I know lots of people loved that book, but come on.

Maybe I have a high tolerance for bad writing but many of the others, while mediocre, don’t deserve to be on the list of the worst. But those two are pretty horrible. I guess it’s easy to write truly horrible dialogue.

Given that the sentence in question was from Northanger Abbey, it’s possible that it was supposed to be bad.

I actually laughed out loud over this, which I don’t often do when reading things on the Internet.

My favorite quote from that first post was the one about what the hero was wearing. He walks in, and the heroine thinks “Holy crap! He’s wearing” – well, I’m going to spoiler the rest to give you all a chance to think about what he might be wearing to produce such a reaction.

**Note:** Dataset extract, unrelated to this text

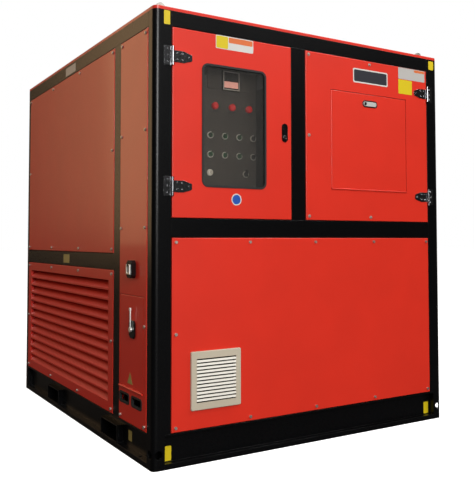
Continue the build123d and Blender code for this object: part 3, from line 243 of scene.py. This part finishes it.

"Holy crap! He’s wearing a white shirt, open at the collar, and grey flannel pants that hang from his hips."REALLY? :eek:

I don’t think there’s anything wrong with that quote grammatically, but unless we’re meant to understand that the heroine is the world’s most easily surprised/impressed woman then it’s not good writing.

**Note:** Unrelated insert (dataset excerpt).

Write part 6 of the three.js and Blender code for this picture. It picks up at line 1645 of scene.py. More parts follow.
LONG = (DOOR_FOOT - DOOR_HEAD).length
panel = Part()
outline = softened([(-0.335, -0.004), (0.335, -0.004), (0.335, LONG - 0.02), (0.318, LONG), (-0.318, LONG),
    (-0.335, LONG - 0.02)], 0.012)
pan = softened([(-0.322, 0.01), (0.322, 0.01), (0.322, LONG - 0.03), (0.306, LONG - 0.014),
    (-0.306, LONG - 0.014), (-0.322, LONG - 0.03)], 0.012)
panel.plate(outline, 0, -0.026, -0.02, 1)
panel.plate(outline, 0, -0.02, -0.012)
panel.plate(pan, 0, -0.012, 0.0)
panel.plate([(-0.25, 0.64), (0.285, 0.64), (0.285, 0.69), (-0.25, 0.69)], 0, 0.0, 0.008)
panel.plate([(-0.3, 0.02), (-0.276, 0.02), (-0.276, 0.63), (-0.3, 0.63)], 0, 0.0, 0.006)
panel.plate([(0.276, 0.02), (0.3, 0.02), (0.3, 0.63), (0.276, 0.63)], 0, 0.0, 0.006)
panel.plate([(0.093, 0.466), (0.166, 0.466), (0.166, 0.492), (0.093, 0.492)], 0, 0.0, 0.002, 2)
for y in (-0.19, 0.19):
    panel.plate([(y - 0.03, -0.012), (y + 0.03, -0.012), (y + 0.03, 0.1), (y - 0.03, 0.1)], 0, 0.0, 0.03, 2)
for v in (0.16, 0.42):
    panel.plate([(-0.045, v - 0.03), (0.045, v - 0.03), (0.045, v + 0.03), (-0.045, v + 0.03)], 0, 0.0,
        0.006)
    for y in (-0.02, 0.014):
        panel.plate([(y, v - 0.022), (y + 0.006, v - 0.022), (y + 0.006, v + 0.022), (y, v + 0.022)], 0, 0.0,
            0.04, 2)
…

:slight_smile: Honestly, I’m not sure I agree. In fiction and poetry, there’s definitely a place for the rococo sentence, the difficult twisty mellifluous phrase that slwos the reader down. I’m a big fan of Cormac McCarthy, not despite but in part because of his punctuational idiosyncrasies that make him hard to read.

But that’s fiction and poetry. Nonfiction, especially nonfiction about difficult subjects, generally ought to inform the reader, ought to serve as a master teacher. Occasionally nonfiction can take on an artsy role, of course, but that’s rarer. The quote I offered wasn’t trying to be artsy, it was trying to show off the author’s bigass vocabulary. In that it succeeded, but that’s not a goal I gave a crap about except to hate it.

Sadly, from then on, she referred repeatedly to the carrion. When she walked into a clearing, the carrion took flight. She remembered how the carrion fixed its eyes on her.

She appears to think that “carrion” is simply another word for crow.